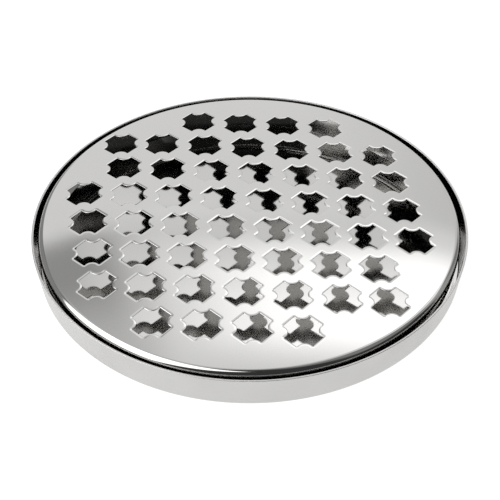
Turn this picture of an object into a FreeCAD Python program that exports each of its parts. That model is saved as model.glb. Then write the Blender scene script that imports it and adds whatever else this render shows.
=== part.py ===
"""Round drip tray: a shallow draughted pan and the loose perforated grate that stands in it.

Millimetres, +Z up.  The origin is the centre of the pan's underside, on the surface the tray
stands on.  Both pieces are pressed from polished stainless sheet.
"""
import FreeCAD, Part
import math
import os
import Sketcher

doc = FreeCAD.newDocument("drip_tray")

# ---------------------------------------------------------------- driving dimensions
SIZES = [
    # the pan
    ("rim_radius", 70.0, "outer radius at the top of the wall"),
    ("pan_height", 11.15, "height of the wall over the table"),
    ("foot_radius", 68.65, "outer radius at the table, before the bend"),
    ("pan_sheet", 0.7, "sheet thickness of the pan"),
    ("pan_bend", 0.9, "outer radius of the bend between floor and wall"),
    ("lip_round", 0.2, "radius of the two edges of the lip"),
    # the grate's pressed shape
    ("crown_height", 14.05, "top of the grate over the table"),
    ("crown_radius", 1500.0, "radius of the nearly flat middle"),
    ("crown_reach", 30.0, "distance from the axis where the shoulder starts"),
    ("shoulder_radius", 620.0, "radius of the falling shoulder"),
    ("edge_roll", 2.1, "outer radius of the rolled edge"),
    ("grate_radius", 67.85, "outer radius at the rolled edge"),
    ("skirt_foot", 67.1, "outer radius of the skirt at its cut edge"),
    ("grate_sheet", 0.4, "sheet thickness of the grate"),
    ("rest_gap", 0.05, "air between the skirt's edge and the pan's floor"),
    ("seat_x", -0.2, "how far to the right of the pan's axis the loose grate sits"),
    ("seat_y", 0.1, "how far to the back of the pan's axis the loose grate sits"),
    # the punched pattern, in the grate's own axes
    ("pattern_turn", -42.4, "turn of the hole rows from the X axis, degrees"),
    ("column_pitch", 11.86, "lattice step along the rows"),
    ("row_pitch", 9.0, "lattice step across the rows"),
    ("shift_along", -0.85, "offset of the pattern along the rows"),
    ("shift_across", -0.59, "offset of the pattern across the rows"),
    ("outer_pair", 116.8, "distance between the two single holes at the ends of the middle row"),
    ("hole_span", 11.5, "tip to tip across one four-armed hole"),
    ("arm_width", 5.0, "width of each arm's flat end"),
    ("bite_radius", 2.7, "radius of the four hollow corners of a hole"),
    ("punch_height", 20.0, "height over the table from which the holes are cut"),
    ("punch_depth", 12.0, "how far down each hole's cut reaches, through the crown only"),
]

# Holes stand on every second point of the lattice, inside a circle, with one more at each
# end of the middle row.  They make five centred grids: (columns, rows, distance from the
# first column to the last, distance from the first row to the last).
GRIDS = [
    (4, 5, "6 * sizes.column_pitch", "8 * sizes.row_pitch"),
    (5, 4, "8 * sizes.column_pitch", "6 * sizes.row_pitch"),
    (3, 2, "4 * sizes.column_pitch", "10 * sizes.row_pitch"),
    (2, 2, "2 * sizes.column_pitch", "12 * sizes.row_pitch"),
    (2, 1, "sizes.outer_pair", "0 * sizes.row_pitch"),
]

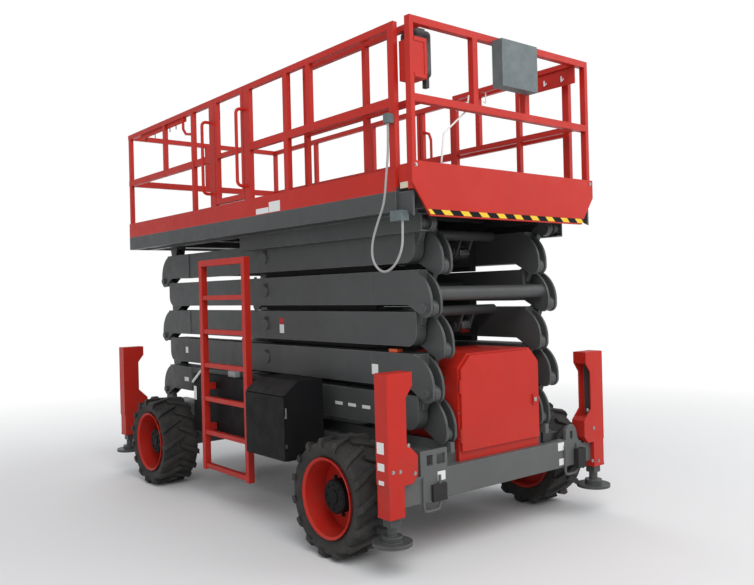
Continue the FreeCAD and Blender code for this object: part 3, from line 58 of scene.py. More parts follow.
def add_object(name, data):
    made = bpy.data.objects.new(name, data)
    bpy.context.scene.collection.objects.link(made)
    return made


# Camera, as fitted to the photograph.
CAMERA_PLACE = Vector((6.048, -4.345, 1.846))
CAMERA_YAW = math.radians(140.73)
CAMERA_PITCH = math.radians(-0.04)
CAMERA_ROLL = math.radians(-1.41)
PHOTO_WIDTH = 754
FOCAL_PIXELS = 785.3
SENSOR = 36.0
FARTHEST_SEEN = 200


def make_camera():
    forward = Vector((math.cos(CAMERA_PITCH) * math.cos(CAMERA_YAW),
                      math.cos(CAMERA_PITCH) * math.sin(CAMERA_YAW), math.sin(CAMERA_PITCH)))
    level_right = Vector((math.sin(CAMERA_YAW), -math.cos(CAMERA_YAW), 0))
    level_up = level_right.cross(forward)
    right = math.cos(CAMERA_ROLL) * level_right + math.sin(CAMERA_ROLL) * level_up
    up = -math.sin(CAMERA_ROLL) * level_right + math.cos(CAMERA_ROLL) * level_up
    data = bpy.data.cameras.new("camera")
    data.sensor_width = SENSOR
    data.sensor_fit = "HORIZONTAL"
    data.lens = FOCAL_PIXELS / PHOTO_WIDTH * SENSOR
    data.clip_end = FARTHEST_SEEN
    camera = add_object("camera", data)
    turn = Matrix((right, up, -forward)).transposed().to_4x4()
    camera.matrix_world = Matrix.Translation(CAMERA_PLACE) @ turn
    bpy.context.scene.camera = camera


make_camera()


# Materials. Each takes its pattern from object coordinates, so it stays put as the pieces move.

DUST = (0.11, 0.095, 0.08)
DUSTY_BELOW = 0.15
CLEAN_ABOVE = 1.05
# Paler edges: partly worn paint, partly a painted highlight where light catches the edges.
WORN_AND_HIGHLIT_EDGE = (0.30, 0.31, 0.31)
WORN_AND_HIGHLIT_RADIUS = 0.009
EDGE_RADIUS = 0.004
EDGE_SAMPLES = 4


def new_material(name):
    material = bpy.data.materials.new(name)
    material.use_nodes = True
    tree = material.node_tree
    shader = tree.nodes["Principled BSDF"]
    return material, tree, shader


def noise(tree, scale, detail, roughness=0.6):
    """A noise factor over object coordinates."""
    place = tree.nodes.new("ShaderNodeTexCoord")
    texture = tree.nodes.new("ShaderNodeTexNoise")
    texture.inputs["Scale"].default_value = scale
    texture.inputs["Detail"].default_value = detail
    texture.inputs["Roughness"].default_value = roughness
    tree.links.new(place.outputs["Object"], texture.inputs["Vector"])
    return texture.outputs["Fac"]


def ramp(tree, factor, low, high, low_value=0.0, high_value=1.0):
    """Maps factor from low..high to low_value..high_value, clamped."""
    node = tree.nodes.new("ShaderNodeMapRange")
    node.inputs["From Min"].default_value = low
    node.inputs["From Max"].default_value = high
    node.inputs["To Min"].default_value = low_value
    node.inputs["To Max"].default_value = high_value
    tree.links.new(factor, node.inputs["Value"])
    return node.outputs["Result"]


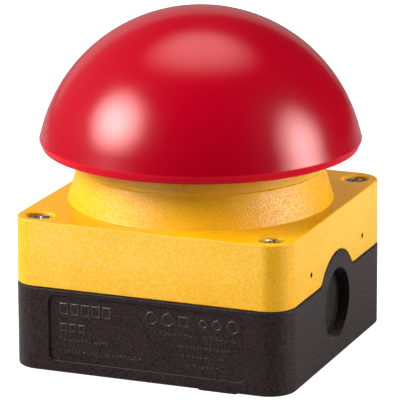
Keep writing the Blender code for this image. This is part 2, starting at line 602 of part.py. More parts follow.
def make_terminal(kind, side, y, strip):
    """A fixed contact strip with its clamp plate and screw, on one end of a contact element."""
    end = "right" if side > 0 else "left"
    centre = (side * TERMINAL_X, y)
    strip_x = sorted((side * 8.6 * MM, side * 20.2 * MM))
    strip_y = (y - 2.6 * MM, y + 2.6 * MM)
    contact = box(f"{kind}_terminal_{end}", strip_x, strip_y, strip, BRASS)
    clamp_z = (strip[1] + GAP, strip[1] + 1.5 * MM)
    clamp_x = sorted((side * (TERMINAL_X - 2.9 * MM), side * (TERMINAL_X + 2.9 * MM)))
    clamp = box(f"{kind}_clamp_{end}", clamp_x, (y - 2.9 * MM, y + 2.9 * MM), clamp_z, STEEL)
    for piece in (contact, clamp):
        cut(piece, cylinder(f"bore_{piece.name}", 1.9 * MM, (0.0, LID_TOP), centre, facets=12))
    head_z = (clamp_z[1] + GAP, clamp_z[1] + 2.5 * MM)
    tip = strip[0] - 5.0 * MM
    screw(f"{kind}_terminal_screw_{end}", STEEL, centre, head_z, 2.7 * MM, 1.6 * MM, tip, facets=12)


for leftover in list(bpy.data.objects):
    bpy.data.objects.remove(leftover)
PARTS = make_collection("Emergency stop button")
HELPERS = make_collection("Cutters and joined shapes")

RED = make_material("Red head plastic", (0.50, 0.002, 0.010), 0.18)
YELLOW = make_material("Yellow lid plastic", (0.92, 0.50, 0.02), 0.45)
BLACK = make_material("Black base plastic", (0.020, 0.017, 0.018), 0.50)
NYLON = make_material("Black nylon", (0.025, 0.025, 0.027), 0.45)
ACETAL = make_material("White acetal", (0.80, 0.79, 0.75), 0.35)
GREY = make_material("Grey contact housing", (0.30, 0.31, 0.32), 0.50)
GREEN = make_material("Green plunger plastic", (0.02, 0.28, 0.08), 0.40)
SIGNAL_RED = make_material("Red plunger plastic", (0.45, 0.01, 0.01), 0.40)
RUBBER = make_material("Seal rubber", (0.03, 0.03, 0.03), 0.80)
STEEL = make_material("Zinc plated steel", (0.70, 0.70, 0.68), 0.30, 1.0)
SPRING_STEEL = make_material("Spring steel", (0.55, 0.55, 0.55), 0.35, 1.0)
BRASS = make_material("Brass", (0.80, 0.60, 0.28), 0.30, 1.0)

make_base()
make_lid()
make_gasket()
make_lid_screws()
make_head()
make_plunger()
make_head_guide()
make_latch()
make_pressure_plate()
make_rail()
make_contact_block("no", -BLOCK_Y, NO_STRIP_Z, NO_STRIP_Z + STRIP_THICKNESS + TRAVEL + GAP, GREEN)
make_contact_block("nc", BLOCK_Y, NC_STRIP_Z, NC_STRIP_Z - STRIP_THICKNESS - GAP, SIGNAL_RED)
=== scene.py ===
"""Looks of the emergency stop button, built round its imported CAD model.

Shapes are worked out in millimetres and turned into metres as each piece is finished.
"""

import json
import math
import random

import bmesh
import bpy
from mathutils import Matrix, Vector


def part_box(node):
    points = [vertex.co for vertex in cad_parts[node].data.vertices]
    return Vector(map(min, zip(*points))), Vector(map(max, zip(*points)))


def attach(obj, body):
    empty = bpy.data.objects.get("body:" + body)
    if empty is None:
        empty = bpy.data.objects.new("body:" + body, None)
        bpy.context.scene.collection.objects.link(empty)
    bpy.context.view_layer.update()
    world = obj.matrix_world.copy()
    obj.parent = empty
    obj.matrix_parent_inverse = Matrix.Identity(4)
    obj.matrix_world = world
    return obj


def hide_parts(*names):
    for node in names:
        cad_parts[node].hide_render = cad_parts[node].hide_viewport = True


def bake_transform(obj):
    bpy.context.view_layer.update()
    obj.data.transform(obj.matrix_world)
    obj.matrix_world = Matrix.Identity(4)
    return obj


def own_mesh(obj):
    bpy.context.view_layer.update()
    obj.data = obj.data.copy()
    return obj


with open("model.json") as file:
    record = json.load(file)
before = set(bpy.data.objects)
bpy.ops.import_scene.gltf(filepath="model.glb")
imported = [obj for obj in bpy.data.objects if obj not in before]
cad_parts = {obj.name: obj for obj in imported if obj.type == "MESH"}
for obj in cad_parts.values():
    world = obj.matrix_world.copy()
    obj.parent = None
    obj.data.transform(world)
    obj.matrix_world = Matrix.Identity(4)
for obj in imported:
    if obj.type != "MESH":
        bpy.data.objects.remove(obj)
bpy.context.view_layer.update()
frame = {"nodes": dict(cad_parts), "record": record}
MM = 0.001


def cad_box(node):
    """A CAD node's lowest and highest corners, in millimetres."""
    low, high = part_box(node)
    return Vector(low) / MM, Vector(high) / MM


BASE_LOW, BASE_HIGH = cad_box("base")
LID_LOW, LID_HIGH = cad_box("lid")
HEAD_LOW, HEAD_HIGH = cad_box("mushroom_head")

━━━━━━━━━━

Exercise directions: Return the lines from the line with "make_base()" through the line with "if empty is", inclusive, exactly as they stand, and nothing else.

Solution to this exercise:
make_base()
make_lid()
make_gasket()
make_lid_screws()
make_head()
make_plunger()
make_head_guide()
make_latch()
make_pressure_plate()
make_rail()
make_contact_block("no", -BLOCK_Y, NO_STRIP_Z, NO_STRIP_Z + STRIP_THICKNESS + TRAVEL + GAP, GREEN)
make_contact_block("nc", BLOCK_Y, NC_STRIP_Z, NC_STRIP_Z - STRIP_THICKNESS - GAP, SIGNAL_RED)
=== scene.py ===
"""Looks of the emergency stop button, built round its imported CAD model.

Shapes are worked out in millimetres and turned into metres as each piece is finished.
"""

import json
import math
import random

import bmesh
import bpy
from mathutils import Matrix, Vector


def part_box(node):
    points = [vertex.co for vertex in cad_parts[node].data.vertices]
    return Vector(map(min, zip(*points))), Vector(map(max, zip(*points)))


def attach(obj, body):
    empty = bpy.data.objects.get("body:" + body)
    if empty is None:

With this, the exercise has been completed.